Recent research efforts emphasize not only FPS improvements and latency reduction, but also quantifiable gains in energy-per-inference (mWh/frame, J/inference), and lifecycle carbon footprint reduction via model compression and hardware-aware deployment. The continued evolution of integrated frameworks (Torch-TensorRT, DeepStream, ONNX Runtime for ARM64, CVAT for annotation), standardized benchmarking, and open-source shield designs (JNEEG) is set to further extend Jetson Nano’s role as the canonical evaluation base for practical, sustainable edge AI systems.

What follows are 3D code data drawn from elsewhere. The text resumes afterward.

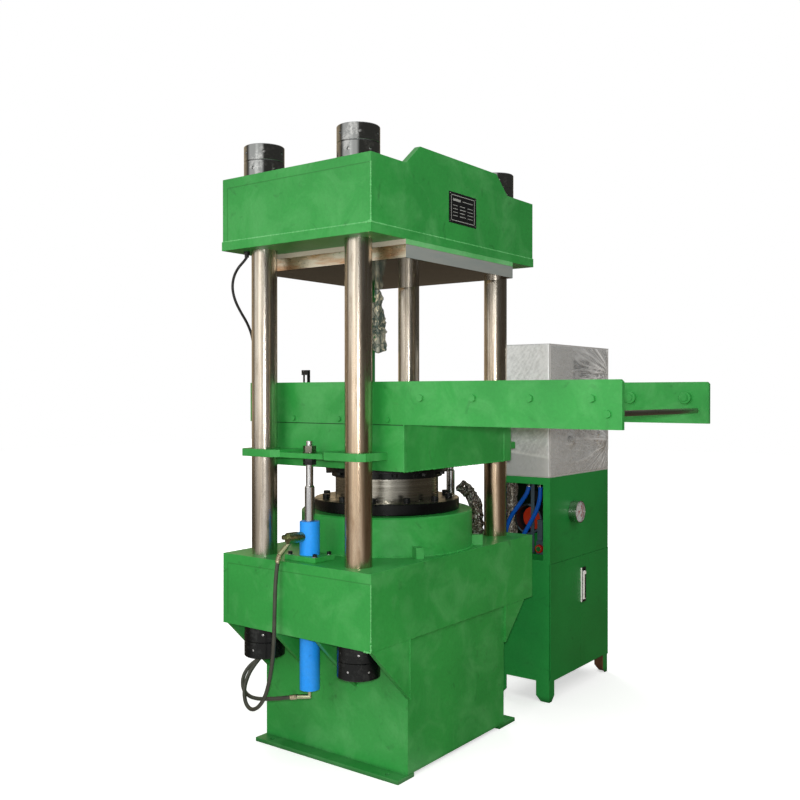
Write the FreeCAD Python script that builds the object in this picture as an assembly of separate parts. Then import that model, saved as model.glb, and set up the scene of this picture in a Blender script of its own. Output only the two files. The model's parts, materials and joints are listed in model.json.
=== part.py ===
import FreeCAD, Part
import math
import os

# Four-column hydraulic vulcanizing press for rubber moulds, with its power unit and
# electrical cabinet.  Millimetres, +Z up.  The origin is on the floor under the ram's
# axis; the operator stands at -Y, and the power unit stands at +X.

V = FreeCAD.Vector
X_AXIS = V(1, 0, 0)
Y_AXIS = V(0, 1, 0)
Z_AXIS = V(0, 0, 1)

# ---- driving dimensions -------------------------------------------------------------
PLATE = 800.0              # square heating plates
RAM_D = 450.0
COLUMN_D = 105.0
COLUMN_X = 500.0           # column axes at +-X, +-Y
COLUMN_Y = 250.0
BEAM_X = 1200.0            # both crossbeams, outside
BEAM_Y = 780.0
LOWER_BEAM_Z = 541.0
LOWER_BEAM_H = 287.0
UPPER_BEAM_Z = 2070.0
UPPER_BEAM_H = 292.0
NUT_D = 166.0
NUT_H = 65.0
BASE_X = 720.0
BASE_Y = 758.0
FOOT_H = 16.0              # foot strips, and the gap under the base's front wall
FOOT_X = {-1: 424.0, 1: 455.0}           # outer edges of the left and right foot strips

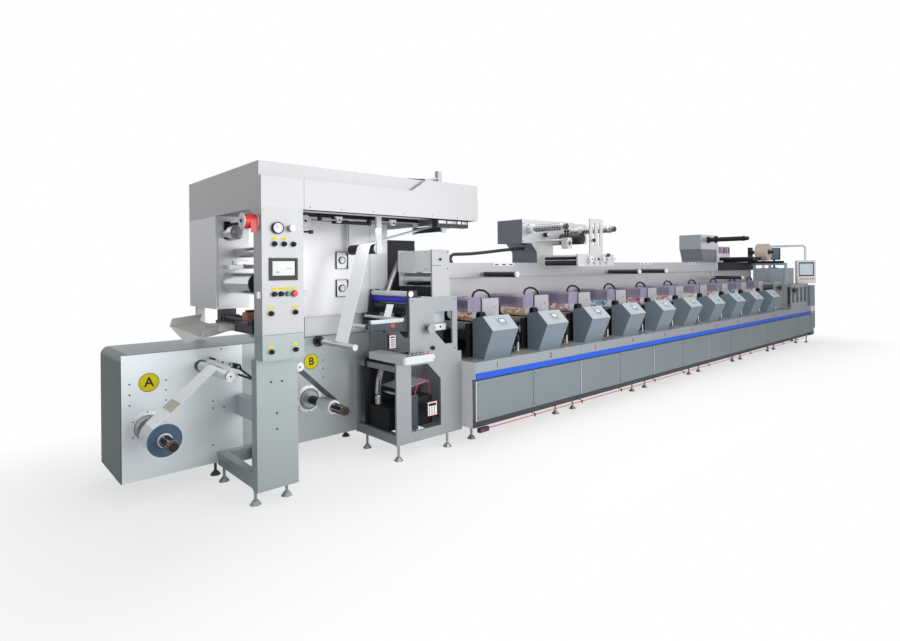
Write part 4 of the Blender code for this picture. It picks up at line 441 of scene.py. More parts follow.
class Dresser:
    """Turns finishes into materials and puts them on CAD nodes and on new pieces."""

    def __init__(self) -> None:
        """Start with no materials."""
        self._made: dict[str, bpy.types.Material] = {}

    def material(self, name: str, finish: Finish,
                 zones: Sequence[Zone]) -> bpy.types.Material:
        """Return the material of a finish, with zones that differ from it.

        Args:
            name: The name of the material, which is made once.
            finish: The main finish.
            zones: Stretches with their own finish, later ones over earlier ones.

        Returns:
            The material.
        """
        if name in self._made:
            return self._made[name]
        shade = Shade(name)
        colour, rough, height = finish.channels(shade)
        metallic: Sock | float = finish.metallic
        clear: Sock | float = 1.0
        for zone in zones:
            mask = zone.mask(shade)
            zone_colour, zone_rough, zone_height = zone.finish.channels(shade)
            colour = shade.mix(mask, colour, zone_colour)
            rough = shade.blend(mask, rough, zone_rough)
            height = shade.blend(mask, height, zone_height)
            metallic = shade.blend(mask, metallic, zone.finish.metallic)
            if zone.alpha < 1.0 or isinstance(clear, Sock):
                clear = shade.blend(mask, clear, zone.alpha)
        shade.feed("Base Color", colour)
        shade.feed("Roughness", rough)
        shade.feed("Metallic", metallic)
        shade.feed("Alpha", clear)
        shade.feed("Coat Weight", finish.coat)
        shade.feed("Specular IOR Level", finish.shine)
        # Painted light: the surface glows in its own colour.
        if finish.glow:
            shade.feed("Emission Color", colour)
            shade.feed("Emission Strength", finish.glow)
        bump = shade.node("ShaderNodeBump", None, {
            "Strength": finish.relief, "Distance": BUMP_DEPTH, "Height": height})
        shade.feed("Normal", Sock(shade, bump.outputs[0]))
        self._made[name] = shade.material
        return shade.material

    def dress(self, nodes: Iterable[str], name: str, finish: Finish,
              zones: Sequence[Zone] = ()) -> None:
        """Give CAD nodes a finish.

        Args:
            nodes: The names of the nodes.
            name: The name of the material.
            finish: The main finish.
            zones: Stretches with their own finish.
        """
        material = self.material(name, finish, zones)
        for node in nodes:
            obj = FRAME_NODES[node]
            for slot in obj.material_slots:
                slot.material = material

    def paint(self, obj: bpy.types.Object, name: str, finish: Finish,
              zones: Sequence[Zone] = ()) -> None:
        """Give a new piece its material.

        Args:
            obj: The piece.
            name: The name of the material.
            finish: The main finish.
            zones: Stretches with their own finish.
        """
        obj.data.materials.clear()
        obj.data.materials.append(self.material(name, finish, zones))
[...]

In summary, the NVIDIA Jetson Nano Developer Kit is a rigorously benchmarked, resource-constrained embedded AI platform enabling on-device inference and real-time computer vision applications. Its documented limitations necessitate careful hardware-aware model optimization and system engineering, but its software compatibility and deployment modularity continue to advance research and production practice in edge computing domains.